Frequently Asked Questions

What does California's Unfair Competition Law (UCL) prohibit?

The UCL, California Business and Professions Code section 17200, prohibits any unlawful, unfair, or fraudulent business act or practice, and any unfair, deceptive, untrue, or misleading advertising. Each of the three prongs — unlawful, unfair, and fraudulent — is an independent basis for liability, so a business practice can violate the UCL even if it only fits one of them.

Can I get damages under the UCL?

No. Private plaintiffs under the UCL are limited to restitution (return of money or property the defendant took from them) and injunctive relief (a court order stopping the practice). Damages, including punitive damages, are not available under the UCL itself — which is why UCL claims are almost always pled alongside claims like the CLRA that do allow damages.

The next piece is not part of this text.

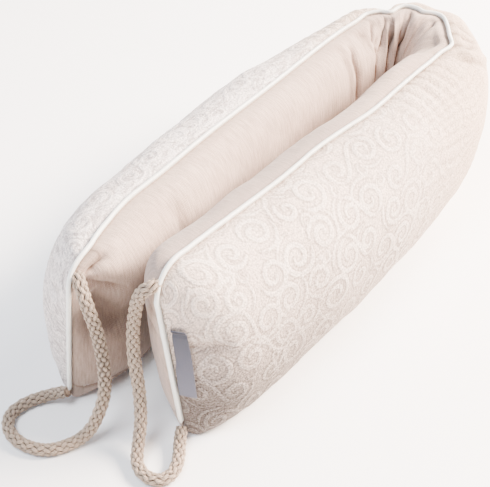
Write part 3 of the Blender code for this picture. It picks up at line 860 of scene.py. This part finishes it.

What is the statute of limitations for a UCL claim?

Four years from the date the claim accrues, under Business and Professions Code section 17208. That is longer than the three-year deadline for CLRA and fraud claims, so a UCL claim can sometimes reach conduct that is too old for the other statutes in the same complaint.

Who has standing to sue under the UCL after Proposition 64?

Since Proposition 64 passed in 2004, a private plaintiff must have suffered injury in fact and lost money or property as a result of the unfair competition. A shopper who paid a price premium for a mislabeled product, or paid fees they would not otherwise have paid, typically satisfies this test. Public prosecutors like the Attorney General and district attorneys can still sue without showing their own loss.

Why do California class actions plead the UCL, CLRA, and FAL together?

The three statutes overlap but fill each other's gaps: the CLRA allows actual and punitive damages, the FAL targets false advertising specifically, and the UCL sweeps in any unlawful, unfair, or fraudulent practice with a longer four-year deadline. Pleading all three gives the class the broadest coverage and the fullest menu of remedies, so nearly every California consumer complaint includes the trio.